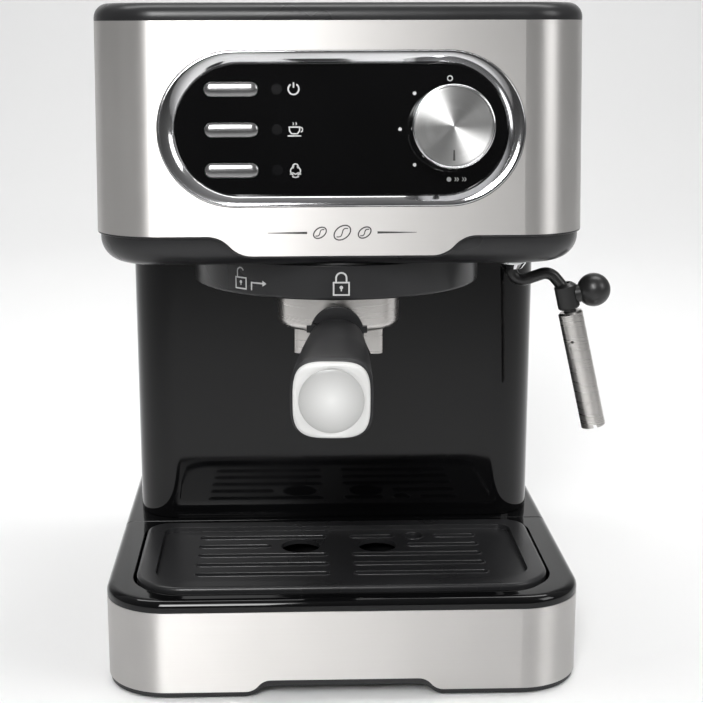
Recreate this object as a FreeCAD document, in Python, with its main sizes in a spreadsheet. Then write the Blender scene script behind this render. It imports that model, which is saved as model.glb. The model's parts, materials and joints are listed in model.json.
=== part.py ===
import FreeCAD, Part
import math
import os

import Sketcher

# Pump espresso machine with a front control panel, a bayonet filter holder, a steam wand,
# a lift-out drip tray and a lift-off water tank at the rear.
# Millimetres. +Z up, +X to the right of the person using it, -Y towards that person.
# The origin is the centre of the footprint on the worktop.

DIMENSIONS = {
    # base
    "base_width": 232.0, "base_depth": 276.0, "base_corner": 31.0, "skin": 0.8, "casing_wall": 2.4,
    "foot_lift": 0.8, "foot_radius": 9.0, "foot_recess": 2.0, "arch_height": 5.9, "arch_inner": 35.5,
    "arch_outer": 47.8, "band_bottom": 3.4, "band_arch": 9.2, "band_top": 43.9, "deck_top": 50.0,
    "deck_round": 4.0, "deck_split": -20.0, "base_floor_top": 9.0,
    # drip tray and its grid
    "tray_width": 203.4, "tray_front": -126.8, "tray_back": -29.0, "tray_corner": 24.0, "tray_gap": 1.4,
    "tray_wall": 2.0, "tray_rim_top": 47.2, "grid_top": 52.5, "grid_recess": 2.5, "grid_land": 9.5,
    "slot_pitch": 13.5, "slot_width": 4.2, "slot_first": -49.0, "slot_end": 72.8,
    "slot_middle": 6.3, "finger_hole_x": 20.0, "finger_hole_radius": 10.0, "float_x": 40.0,
    "float_hole_radius": 5.0, "slot_to_hole": 5.8,
    # column
    "column_width": 217.8, "column_front": -15.0, "column_back": 66.0, "column_corner": 24.0,
    # head
    "head_width": 236.0, "head_corner": 32.0, "head_front_low": -106.8, "front_lean": 7.75,
    "chin_bottom": 204.0, "steel_low": 219.1, "steel_tongue": 209.9, "steel_top": 317.8, "head_top": 326.0,
    "tongue_inner": 42.3, "tongue_outer": 63.5, "chin_inset": 1.5, "chin_round": 12.0, "chin_floor": 4.0,
    "cap_round": 7.0, "plate_margin": 22.0, "plate_thickness": 1.3,
    # control panel
    "panel_height": 268.4, "ring_half_width": 86.2, "ring_half_height": 36.1, "ring_lip": 0.9,
    "ring_proud": 0.8, "glass_half_width": 77.8, "glass_half_height": 30.2, "glass_depth": 4.0,
    "glass_thickness": 3.0, "button_x": -51.6, "button_spacing": 18.8, "button_length": 25.4,
    "button_height": 7.0, "button_proud": 1.4, "button_travel": 2.0, "button_gap": 0.3, "lens_x": -30.2,
    "lens_radius": 2.5, "knob_x": 51.0, "knob_radius": 20.0, "knob_proud": 18.2, "knob_gap": 0.5,
    "disc_radius": 18.1, "spindle_radius": 3.0, "running_gap": 0.05, "valve_radius": 9.0,
    "valve_depth": 54.0,
    # brewing group
    "group_y": -60.0, "collar_radius": 74.0, "collar_centre_y": -26.0, "collar_bottom": 187.0,
    "collar_wall": 2.5, "bowl_radius": 30.5, "bowl_bottom": 168.6, "bowl_wall": 1.7, "lug_radius": 34.5,
    "lug_bottom": 197.0, "lug_height": 5.0, "rim_top": 205.4, "ledge_bottom": 190.4, "ledge_top": 196.5,
    "group_radius": 36.8, "boiler_radius": 29.0, "boiler_top": 262.0, "unlock_angle": 40.0,
    # portafilter
    "handle_turn": -3.5, "handle_reach": 131.0, "handle_neck": 38.0, "spout_half_width": 22.4,
    "spout_bottom": 154.0, "handle_top": 178.5, "handle_end_width": 33.0, "handle_end_height": 32.6,
    "handle_shoulder": 1.3, "handle_fall": 1.7, "cap_dome": 14.1, "neck_width": 26.0, "neck_height": 22.0,
    "flange_radius": 13.0, "flange_height": 170.4, "bowl_round": 4.0,
    # steam wand
    "wand_x": 87.5, "wand_radius": 3.0, "wand_low": 187.6, "wand_lean": 13.3, "sleeve_radius": 6.2,
    "sleeve_gap": 0.4, "sleeve_top": 173.5, "sleeve_bottom": 113.4, "grip_radius": 5.6, "ball_radius": 8.5,
    "grip_length": 13.2, "ball_reach": 13.8, "ball_height": 6.4,
    # water tank
    "tank_width": 208.0, "tank_front": 69.0, "tank_back": 137.0, "tank_corner": 24.0, "tank_wall": 2.4,
    "tank_bottom": 50.3, "tank_top": 318.0, "lid_gap": 0.4, "hinge_pin_radius": 1.5,
    "port_radius": 8.0, "ear_x": 50.0,
    # inner works
    "pump_radius": 18.0, "pump_y": 30.0, "pump_bottom": 74.0, "pump_top": 170.0, "hose_radius": 3.5,
    "pipe_radius": 2.0, "inlet_x": 74.0, "inlet_height": 25.0, "inlet_bore": 3.6, "inlet_radius": 6.0,
}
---
Set out the complete listing exactly as shown.

## FULL SOLUTION
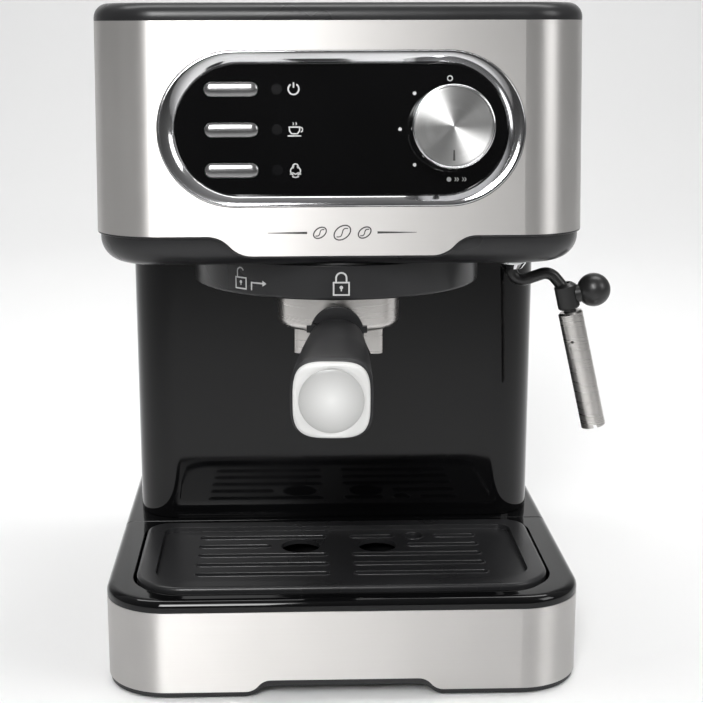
Recreate this object as a FreeCAD document, in Python, with its main sizes in a spreadsheet. Then write the Blender scene script behind this render. It imports that model, which is saved as model.glb. The model's parts, materials and joints are listed in model.json.
=== part.py ===
import FreeCAD, Part
import math
import os

import Sketcher

# Pump espresso machine with a front control panel, a bayonet filter holder, a steam wand,
# a lift-out drip tray and a lift-off water tank at the rear.
# Millimetres. +Z up, +X to the right of the person using it, -Y towards that person.
# The origin is the centre of the footprint on the worktop.

DIMENSIONS = {
    # base
    "base_width": 232.0, "base_depth": 276.0, "base_corner": 31.0, "skin": 0.8, "casing_wall": 2.4,
    "foot_lift": 0.8, "foot_radius": 9.0, "foot_recess": 2.0, "arch_height": 5.9, "arch_inner": 35.5,
    "arch_outer": 47.8, "band_bottom": 3.4, "band_arch": 9.2, "band_top": 43.9, "deck_top": 50.0,
    "deck_round": 4.0, "deck_split": -20.0, "base_floor_top": 9.0,
    # drip tray and its grid
    "tray_width": 203.4, "tray_front": -126.8, "tray_back": -29.0, "tray_corner": 24.0, "tray_gap": 1.4,
    "tray_wall": 2.0, "tray_rim_top": 47.2, "grid_top": 52.5, "grid_recess": 2.5, "grid_land": 9.5,
    "slot_pitch": 13.5, "slot_width": 4.2, "slot_first": -49.0, "slot_end": 72.8,
    "slot_middle": 6.3, "finger_hole_x": 20.0, "finger_hole_radius": 10.0, "float_x": 40.0,
    "float_hole_radius": 5.0, "slot_to_hole": 5.8,
    # column
    "column_width": 217.8, "column_front": -15.0, "column_back": 66.0, "column_corner": 24.0,
    # head
    "head_width": 236.0, "head_corner": 32.0, "head_front_low": -106.8, "front_lean": 7.75,
    "chin_bottom": 204.0, "steel_low": 219.1, "steel_tongue": 209.9, "steel_top": 317.8, "head_top": 326.0,
    "tongue_inner": 42.3, "tongue_outer": 63.5, "chin_inset": 1.5, "chin_round": 12.0, "chin_floor": 4.0,
    "cap_round": 7.0, "plate_margin": 22.0, "plate_thickness": 1.3,
    # control panel
    "panel_height": 268.4, "ring_half_width": 86.2, "ring_half_height": 36.1, "ring_lip": 0.9,
    "ring_proud": 0.8, "glass_half_width": 77.8, "glass_half_height": 30.2, "glass_depth": 4.0,
    "glass_thickness": 3.0, "button_x": -51.6, "button_spacing": 18.8, "button_length": 25.4,
    "button_height": 7.0, "button_proud": 1.4, "button_travel": 2.0, "button_gap": 0.3, "lens_x": -30.2,
    "lens_radius": 2.5, "knob_x": 51.0, "knob_radius": 20.0, "knob_proud": 18.2, "knob_gap": 0.5,
    "disc_radius": 18.1, "spindle_radius": 3.0, "running_gap": 0.05, "valve_radius": 9.0,
    "valve_depth": 54.0,
    # brewing group
    "group_y": -60.0, "collar_radius": 74.0, "collar_centre_y": -26.0, "collar_bottom": 187.0,
    "collar_wall": 2.5, "bowl_radius": 30.5, "bowl_bottom": 168.6, "bowl_wall": 1.7, "lug_radius": 34.5,
    "lug_bottom": 197.0, "lug_height": 5.0, "rim_top": 205.4, "ledge_bottom": 190.4, "ledge_top": 196.5,
    "group_radius": 36.8, "boiler_radius": 29.0, "boiler_top": 262.0, "unlock_angle": 40.0,
    # portafilter
    "handle_turn": -3.5, "handle_reach": 131.0, "handle_neck": 38.0, "spout_half_width": 22.4,
    "spout_bottom": 154.0, "handle_top": 178.5, "handle_end_width": 33.0, "handle_end_height": 32.6,
    "handle_shoulder": 1.3, "handle_fall": 1.7, "cap_dome": 14.1, "neck_width": 26.0, "neck_height": 22.0,
    "flange_radius": 13.0, "flange_height": 170.4, "bowl_round": 4.0,
    # steam wand
    "wand_x": 87.5, "wand_radius": 3.0, "wand_low": 187.6, "wand_lean": 13.3, "sleeve_radius": 6.2,
    "sleeve_gap": 0.4, "sleeve_top": 173.5, "sleeve_bottom": 113.4, "grip_radius": 5.6, "ball_radius": 8.5,
    "grip_length": 13.2, "ball_reach": 13.8, "ball_height": 6.4,
    # water tank
    "tank_width": 208.0, "tank_front": 69.0, "tank_back": 137.0, "tank_corner": 24.0, "tank_wall": 2.4,
    "tank_bottom": 50.3, "tank_top": 318.0, "lid_gap": 0.4, "hinge_pin_radius": 1.5,
    "port_radius": 8.0, "ear_x": 50.0,
    # inner works
    "pump_radius": 18.0, "pump_y": 30.0, "pump_bottom": 74.0, "pump_top": 170.0, "hose_radius": 3.5,
    "pipe_radius": 2.0, "inlet_x": 74.0, "inlet_height": 25.0, "inlet_bore": 3.6, "inlet_radius": 6.0,
}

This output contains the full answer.